Athletes who access scholarships ought to be treated almost like those who access these awards in the academic line. There must be an institutional framework in place that establishes and maintains a database of the scholarship winners, the nature and duration of their scholarships, who is meeting the financial requirements, choice of study/focus and semester updates on performances in the classroom and on the field of play.
Where partial scholarships are received, those wishing to take them up would need to know how the rest of the financial requirements are to be provided.
We must ensure that career guidance programmes incorporate the sport career options and that the latter are not treated as somehow being of lesser importance than the others.
There is enough going on in sport for us to move to a stage of planning, monitoring and evaluation of those who choose sport to enable them to feel just as confident of their role in nation building as those who have adopted the straight academic stream.

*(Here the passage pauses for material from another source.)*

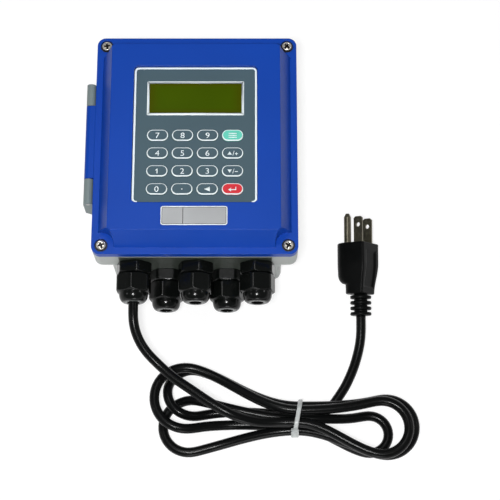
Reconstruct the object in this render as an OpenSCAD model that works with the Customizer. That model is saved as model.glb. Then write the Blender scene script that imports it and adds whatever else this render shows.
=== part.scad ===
// Wall-mount flow meter electronics case, lying on its back: hinged lid with a
// display and a keypad, five cable glands, and a mains lead folded and tied.
// Millimetres. +Z out of the front panel, +Y to the top of the meter,
// origin at the centre of the back face.

/* [Case] */
// Width of the lid and of the rim
case_w = 132; // [124:1:150]
// Length of the lid and of the rim, top to bottom of the meter
case_l = 150; // [144:1:170]
// Height of the parting plane above the back
parting_z = 58; // [56:1:70]
// How far the lower body stands in from the rim at the sides
body_in_x = 10; // [8:0.5:11]
// How far the lower body stands in from the rim at top and bottom
body_in_y = 1.5; // [1:0.1:2]
// Plan radius of the outer corners
corner_r = 5.5; // [4:0.5:7]
// Wall of the base
wall = 3; // [2.6:0.1:3.4]
// Plan radius of the corners of the hollow
hollow_r = 8; // [7:0.5:10]
// Thickness of the rim flange
rim_t = 6; // [5:0.5:8]
// Width of the corner blocks below the rim
block_w = 17; // [15:0.5:18]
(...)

Sometimes we undervalue the fact that success in sport, any sport, required the application of our critical-thinking skills. Fast bowlers invoke pace judgement. Footballers are compelled to understand triangulation and its consequences. Golfers understand aerodynamics as much as the racing drivers…and the list goes on.
Sportspeople are not stupid. They too have brains and their mental faculties are constantly being put to use in training and competition.
In today’s sporting world communication skills remain priority. Live streaming and the commitment of social media to promote athletes and their achievements, regardless of sport, demand that athletes are able to communicate to their audiences, well.
Conclusion
There has to be a new mindset in our understand of and approach to the development of sport and the several stakeholders. We are all engaged, ultimately, in the same business of striving to build a nation. In this process, there must be premium value placed on every one of us. None can be left out of the process.